I was introduced to conceptual art, video art, and animation when I attended Carnegie Mellon University, working with artists Suzie Silver, Lowry Burgess, Herb Olds, and Jim Duesing, and this led to getting my MFA at The School of the Art Institute of Chicago, working with animators Chris Sullivan and Lisa Barcy. I was lucky to have this inspiring cohort of amazing filmmakers and artists including Jodie Mack, Adebukola Bodunrin, Kyung Woo Han, Jon Rafman, Lori Felker, Alexander Stewart, Lillie Carre, Lucas Dimick, and so many more. This network expanded my understanding of what filmmaking could be, and to create in these environments that challenged and supported my experimentation was such a gift and inspiration. I also realized that I wanted to make films after the first leg of my career as a broadcast designer for international news networks and marketing firms. Working in media and advertising had a huge impact on my trajectory both in my skill level and narratives.
7. What film have you seen the most in your life?
Too many to count! But probably the Back to the Future films, Harry Potter films, Indiana Jones films, and The Young Girls of Rochefort.
8. You submitted to the festival via FilmFreeway. How has your experiences been working on the festival platform site?
My experience has been good so far. It's been wonderful to find venues around teh world that are looking for experimental work like mine, that are outside of a traditional gallery setting.
9. What is your favorite meal?
Sushi ! Runner up: Spicy miso ramen
10. What is next for you? A new film?
I continue to explore and expand the boundaries of art, filmmaking, and design, fostering empathy, awareness, and critical conversations. I have two films that I'm working on right now- Everything Is Going So Well and Keep Running. Everything Is Going So Well animation and print series of 16 images. This experimental project explores interpretations of meaning versus message through illustrated responses to innocuous questions and casual conversation starters such as "How are you?" or "How is it going?" These responses are sourced from individuals grappling with mental health challenges and other non-visible disabilities. Keep Running, an animated short film based on the poem of the same name by actor Sterling Suliman, is a poignant response to the death of Ahmaud Arbery and the broader Black Lives Matter movement. By translating Suliman's powerful poem into an animated narrative, Keep Running seeks to evoke emotional resonance and provoke thoughtful dialogue about Black joy, Black history, racial injustice, and representation in film and animation.

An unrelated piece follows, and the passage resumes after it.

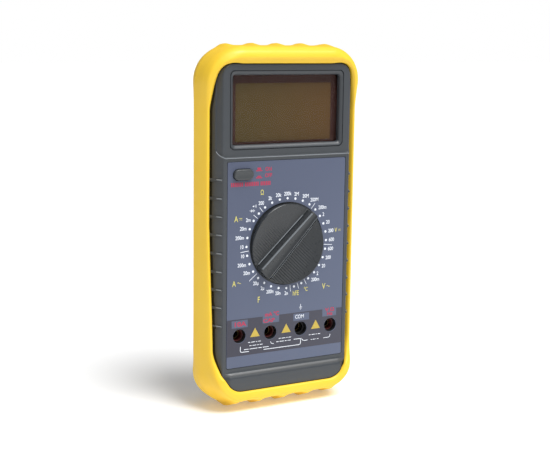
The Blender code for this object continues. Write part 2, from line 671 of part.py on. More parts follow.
def selector(mats):
    pivot = pivot_at("selector_turn", 0.0, 0.0, DIAL_Z)
    disc, hub = circle(0, DIAL_Z, DISC_R, 44), circle(0, DIAL_Z, HUB_R, 44)
    inner = circle(0, DIAL_Z, DISC_R - 0.8, 44)
    steps = [(inner, -DISC_RIM), (disc, -DISC_RIM + 0.7), (disc, 0.9), (hub, 0.9), (hub, 2.3)]
    knob = stepped_object("selector_knob", steps, mats["knob"], pivot)
    for side in (-1, 1):
        cut(knob, lambda bm, side=side: scoop(bm, side))
    add(knob, pointer_bar)
    cut(knob, lambda bm: prism(bm, circle(0, DIAL_Z, 1.2, 10), -1.5, 4))

    rotor = prism_object("contact_rotor", circle(0, DIAL_Z, ROTOR_R, 40), *ROTOR_DEPTH, mats["black"], pivot)
    cut(rotor, lambda bm: prism(bm, circle(0, DIAL_Z, 1.6, 10), 0, 9))
    middle = sum(ROTOR_DEPTH) / 2

    def ball_bores(bm):
        for side in (-1, 1):
            rows = []
            for r in (9.6, ROTOR_R + 2):
                outline = circle(middle, DIAL_Z, 1.75, 12)
                rows.append([bm.verts.new(place(side * r, depth, z)) for depth, z in outline])
            loft(bm, rows)

    cut(rotor, ball_bores)
    screw("rotor_screw", 0.0, DIAL_Z, ROTOR_DEPTH[1] + FIT, -1, 2.4, 1.0, 8.5, 1.2, mats, pivot)

    for side, name in ((1, "right"), (-1, "left")):
        bm = bmesh.new()
        bmesh.ops.create_icosphere(bm, subdivisions=2, radius=1.5 * MM)
        bmesh.ops.translate(bm, verts=bm.verts, vec=place(side * 19.1, middle, DIAL_Z))
        mesh_object(f"detent_ball_{name}", bm, mats["steel"], pivot, angle=60)
        detent_spring(f"detent_spring_{name}", side, middle, mats, pivot)

    for i in range(4):
        contact_wiper(f"contact_wiper_{i + 1}", i, mats, pivot)


def detent_spring(name, side, depth, mats, pivot):
    """A coil that pushes its ball outwards, wound round a radial axis."""
    start, end, turns, coil_r, wire_r = 10.1, 17.0, 3, 1.25, 0.22
    steps = 8 * turns
    curve = bpy.data.curves.new(name, "CURVE")
    curve.dimensions = "3D"
    curve.bevel_depth = wire_r * MM
    curve.bevel_resolution = 1
    curve.use_fill_caps = True
    line = curve.splines.new("POLY")
    line.points.add(steps)
    for i, point in enumerate(line.points):
        t = 2 * math.pi * turns * i / steps
        reach = mix(start, end, i / steps)
        where = place(side * reach, depth + coil_r * math.cos(t), DIAL_Z + coil_r * math.sin(t))
        point.co = (*(where - pivot.location), 1.0)
    made = bpy.data.objects.new(name, curve)
    bpy.context.scene.collection.objects.link(made)
    curve.materials.append(mats["steel"])
    made.parent = pivot
    return made


def contact_wiper(name, index, mats, pivot):
    """A bent leaf of spring brass under the rotor, which slides on the board's tracks."""
    angle = math.radians(45 + 90 * index)
    radius = 8.0 + 2.2 * index
    half_l, half_w, thick = 3.2, 0.9, 0.35
    d0 = ROTOR_DEPTH[1] + FIT
    d1 = PCB_DEPTH[0] - FIT - thick
    path = ((-half_l, d1 - 0.9), (-half_l + 0.9, d1), (-half_l + 1.8, d1 - 0.6), (0.0, d0), (half_l - 1.8, d1 - 0.6), (half_l - 0.9, d1), (half_l, d1 - 0.9))
    bm = bmesh.new()
    rows = []
    for across in (-half_w, half_w):
        lower = [(a, d) for a, d in path]
        upper = [(a, d + thick) for a, d in reversed(path)]
        row = []
        for a, d in lower + upper:
            r, s = radius + across, a
            x = r * math.cos(angle) - s * math.sin(angle)
            z = DIAL_Z + r * math.sin(angle) + s * math.cos(angle)
            row.append(bm.verts.new(place(x, d, z)))
        rows.append(row)
    loft(bm, rows)
    return mesh_object(name, bm, mats["brass"], pivot)


# --- fasteners ------------------------------------------------------------------------------------------
def screw(name, x, z, seat, facing, head_r, shank_r, length, head_h, mats, pivot=None):
    """A pan-head screw with a cross recess. It goes in against facing, and its head's underside is at seat."""
    head, shank = circle(x, z, head_r, 14), circle(x, z, shank_r, 14)
    top = circle(x, z, head_r * 0.72, 14)
    back = -facing
    steps = [(top, seat + back * head_h), (head, seat + back * head_h * 0.45), (head, seat), (shank, seat), (shank, seat - back * length)]
    made = stepped_object(name, steps, mats["steel"], pivot)
    arm, half = head_r * 0.55, head_r * 0.13

    def recess(bm):
        d0, d1 = sorted((seat + back * head_h * 0.35, seat + back * (head_h + 1)))
        cross = ((arm, half), (half, half), (half, arm), (-half, arm), (-half, half), (-arm, half),
                 (-arm, -half), (-half, -half), (-half, -arm), (half, -arm), (half, -half), (arm, -half))
        prism(bm, [(x + a, z + b) for a, b in cross], d0, d1)

    return cut(made, recess)


def fasteners(mats):
    for i, (x, z) in enumerate(CASE_SCREWS):
        screw(f"case_screw_{i + 1}", x, z, CASE_BACK - 7.0 + FIT, -1, 2.7, 1.2, 12.5, 1.9, mats)
    for i, (x, z) in enumerate(BOARD_SCREWS):
        screw(f"board_screw_{i + 1}", x, z, PCB_DEPTH[1] + FIT, -1, 2.2, 0.8, 6.0, 1.3, mats)


# --- electronics ----------------------------------------------------------------------------------------
def jacks(mats):
    for i, name in enumerate(JACK_NAMES):
        x = (i - 1.5) * JACK_PITCH
        colour = mats["black" if name == "com" else "red"]
        tube_object(f"jack_bush_{name}", x, JACK_Z, JACK_HOLE_R - 0.2, 2.9, 5.6, PCB_DEPTH[0] - FIT, colour, 20)
        bm = bmesh.new()
        outer, flange, bore = (circle(x, JACK_Z, r, 20) for r in (2.65, 3.4, PLUG_BORE_R))
        rows = [(outer, 6.0), (outer, PCB_DEPTH[1] + FIT), (flange, PCB_DEPTH[1] + FIT), (flange, PCB_DEPTH[1] + 1.2),
                (outer, PCB_DEPTH[1] + 1.2), (outer, 22.0), (bore, 22.0), (bore, 6.0)]
        loft(bm, [ring(bm, outline, depth) for outline, depth in rows], closed=True)
        mesh_object(f"jack_sleeve_{name}", bm, mats["brass"])


def main_board(mats):
    board = prism_object("main_board", rounded_box(PCB_HALF_W, *PCB_Z, PCB_CORNER_R, 5), *PCB_DEPTH, mats["board"])

    def holes(bm):
        for x, z in CASE_SCREWS:
            prism(bm, circle(x, z, 3.0 + 0.4, 12), 5, 20)
        for x, z in BOARD_SCREWS:
            prism(bm, circle(x, z, 1.1, 8), 5, 20)
        for i in range(4):
            prism(bm, circle((i - 1.5) * JACK_PITCH, JACK_Z, 2.65 + FIT, 12), 5, 20)
        prism(bm, circle(0, DIAL_Z, 2.9, 14), 5, 20)
        box(bm, BUTTON_X - 1.6, BUTTON_X + 1.6, 5, 20, BUTTON_Z - 1.3, BUTTON_Z + 1.3)

    return cut(board, holes)


def board_parts(mats):
    back = PCB_DEPTH[1] + FIT
    prism_object("buzzer_disc", circle(0.0, 160.0, 13.5, 28), back, back + 1.0, mats["brass"])
    prism_object("converter_chip", rounded_box(9.0, 107.0, 125.0, 2.5, 3, 6.0), back, back + 2.6, mats["epoxy"])
    fuse(mats)
    shunt(mats)


def fuse(mats):
    """A 5 x 20 mm fuse across two spring clips, beside the current jack."""
    x, z, depth = 0.0, 62.0, PCB_DEPTH[1] + 4.2

    def barrel(name, x0, x1, r, mat):
        bm = bmesh.new()
        rows = []
        for px in (x0, x1):
            rows.append([bm.verts.new(place(px, d, pz)) for d, pz in circle(depth, z, r, 16)])
        loft(bm, rows)
        return mesh_object(name, bm, mat)

    barrel("fuse", x - 10.0, x + 10.0, 2.5, mats["glass"])
    for side, name in ((-1, "left"), (1, "right")):
        cx = x + side * 8.0
        bm = bmesh.new()
        low = PCB_DEPTH[1] + FIT
        outer = [(low, z - 3.5), (low, z + 3.5), (depth + 2.2, z + 3.5), (depth + 2.2, z + 3.0)]
        inner = [(depth - 2.9, z + 3.0), (depth - 2.9, z - 3.0), (depth + 2.2, z - 3.0), (depth + 2.2, z - 3.5)]
        rows = []
        for px in (cx - 2.2, cx + 2.2):
            rows.append([bm.verts.new(place(px, d, pz)) for d, pz in outer + inner])
        loft(bm, rows)
        mesh_object(f"fuse_clip_{name}", bm, mats["brass"])


def wire(name, points, radius, mat, sides=2, steps=6):
    """A round wire along a smooth curve through the points."""
    knots = [place(*p) for p in points]
    ends = [knots[0] * 2 - knots[1]] + knots + [knots[-1] * 2 - knots[-2]]
    line = []
    for p0, p1, p2, p3 in zip(ends, ends[1:], ends[2:], ends[3:]):
        for i in range(steps):
            t = i / steps
            line.append(0.5 * (2 * p1 + (p2 - p0) * t + (2 * p0 - 5 * p1 + 4 * p2 - p3) * t**2 + (3 * p1 - p0 - 3 * p2 + p3) * t**3))
    line.append(knots[-1])
    curve = bpy.data.curves.new(name, "CURVE")
    curve.dimensions = "3D"
    curve.bevel_depth = radius * MM
    curve.bevel_resolution = sides
    curve.use_fill_caps = True
    spline = curve.splines.new("POLY")
    spline.points.add(len(line) - 1)
    for point, where in zip(spline.points, line):
        point.co = (*where, 1.0)
    curve.materials.append(mat)
    made = bpy.data.objects.new(name, curve)
    bpy.context.scene.collection.objects.link(made)
    return made


def shunt(mats):
    """The U-shaped bar of resistance wire that carries the highest current range."""
    foot = PCB_DEPTH[1] + FIT
    top = foot + 7.0
    x0, x1, z = -27.0, -13.0, 53.0
    points = ((x0, foot, z), (x0, top - 1.5, z), (x0 + 1.5, top, z), (x1 - 1.5, top, z), (x1, top - 1.5, z), (x1, foot, z))
    wire("current_shunt", points, 0.7, mats["brass"], sides=1, steps=3)


def battery(mats):
    """A 9 V block lying across the lower end, its snap connector and the two leads to the board."""
    x0, x1, z0, z1, d0, d1 = -27.0, 21.5, 10.2, 36.6, 4.6, 22.1
    block = bmesh.new()
    box(block, x0, x1, d0, d1, z0, z1)
    mesh_object("battery_9v", block, mats["cell"])
    mid_d, mid_z = (d0 + d1) / 2, (z0 + z1) / 2
    bm = bmesh.new()
    box(bm, x1 + FIT, x1 + 4.2, mid_d - 7.2, mid_d + 7.2, mid_z - 12.4, mid_z + 12.4)
    mesh_object("battery_snap", bm, mats["black"])
    board_back = PCB_DEPTH[1] + FIT
    for name, colour, shift in (("battery_lead_plus", "red", 0.0), ("battery_lead_minus", "black", 2.4)):
        start = x1 + 4.2 + FIT + 0.1
        points = (
            (start, mid_d + 2.0, mid_z + 6.0 - shift), (start + 3.5 + shift / 2, mid_d + 1.5, mid_z + 9.0 - shift),
            (start + 8.0 + shift, mid_d + 1.0, mid_z + 17.0), (start + 9.5 + shift, mid_d, 50.0),
            (start + 8.0 + shift, board_back + 1.8, 55.5), (start + 7.6 + shift, board_back + 0.1, 56.5),
        )
        wire(name, points, 0.6, mats[colour], sides=1, steps=3)


# --- kickstand ------------------------------------------------------------------------------------------
def kickstand(mats):
    pivot = pivot_at("stand_swing", 0.0, STAND_AXIS_DEPTH, STAND_Z[1])
    half_t = STAND_THICK / 2
    bm = bmesh.new()
    hinge_z = STAND_Z[1]
    rounded = arc(STAND_AXIS_DEPTH, hinge_z, half_t, 0, 180, 6)
    foot_z = STAND_Z[0]
    profile = rounded + [(STAND_AXIS_DEPTH - half_t, foot_z + 0.8), (STAND_AXIS_DEPTH - half_t + 0.8, foot_z),
                         (STAND_AXIS_DEPTH + half_t - 0.8, foot_z), (STAND_AXIS_DEPTH + half_t, foot_z + 0.8)]
    rows = [[bm.verts.new(place(x, d, z)) for d, z in profile] for x in (-STAND_HALF_W, STAND_HALF_W)]
    loft(bm, rows)
    leaf = mesh_object("kickstand", bm, mats["case"], pivot)

    def pins(tool):
        reach = STAND_HALF_W + 1.7
        outline = circle(STAND_AXIS_DEPTH, hinge_z, STAND_PIN_R, 14)
        loft(tool, [[tool.verts.new(place(x, d, z)) for d, z in outline] for x in (-reach, reach)])

    add(leaf, pins)

    def recess(tool):
        back = STAND_AXIS_DEPTH + half_t
        wide = STAND_HALF_W - 4.5
        prism(tool, rounded_box(wide, foot_z + 12.0, hinge_z - 10.0, 3.0, 4), back - 0.9, back + 2)

    return cut(leaf, recess)


def clear_scene():
    for obj in list(bpy.data.objects):
        bpy.data.objects.remove(obj, do_unlink=True)


def main():
    clear_scene()
    mats = materials()
    front_case(mats)
    rear_case(mats)
    battery_door(mats)
    holster(mats)
    panel_overlay(mats)
    display(mats)
    power_button(mats)
    selector(mats)
    jacks(mats)
    main_board(mats)
    board_parts(mats)
    battery(mats)
    kickstand(mats)
    fasteners(mats)


main()
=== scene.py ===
"""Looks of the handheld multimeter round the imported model: fine surfaces, print, materials, light and camera.

Sizes are millimetres and go through place(): x to the right, depth from the panel's printed face towards the
back, and height above the surface that the meter stands on.
"""

import math

import bmesh
import bpy
import numpy as np
from mathutils import Matrix, Vector


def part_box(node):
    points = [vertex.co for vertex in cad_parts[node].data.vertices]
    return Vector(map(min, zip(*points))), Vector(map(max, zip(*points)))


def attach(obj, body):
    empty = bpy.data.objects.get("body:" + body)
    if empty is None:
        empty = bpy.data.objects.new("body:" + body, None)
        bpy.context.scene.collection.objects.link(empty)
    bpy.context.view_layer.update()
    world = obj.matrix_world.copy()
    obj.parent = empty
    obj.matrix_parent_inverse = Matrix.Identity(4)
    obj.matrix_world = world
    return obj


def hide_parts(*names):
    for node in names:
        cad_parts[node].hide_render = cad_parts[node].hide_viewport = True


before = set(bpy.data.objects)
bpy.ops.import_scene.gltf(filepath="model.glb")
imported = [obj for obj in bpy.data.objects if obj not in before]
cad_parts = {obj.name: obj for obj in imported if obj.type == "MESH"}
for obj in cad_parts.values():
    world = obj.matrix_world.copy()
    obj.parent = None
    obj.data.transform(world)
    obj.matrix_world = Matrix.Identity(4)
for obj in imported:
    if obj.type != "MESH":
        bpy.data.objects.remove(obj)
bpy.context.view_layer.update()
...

Beyond Keep Running, I am committed to continuing my interdisciplinary creative practice and sharing more of my films and artwork at various festivals and conferences around the globe. In June of 2025, I will be a resident artist at the Skopelos Foundation for the Arts in Skopelos, Greece where I will focus on creating a new body of work that combines traditional artistic techniques with emerging mediums and fractured storytelling.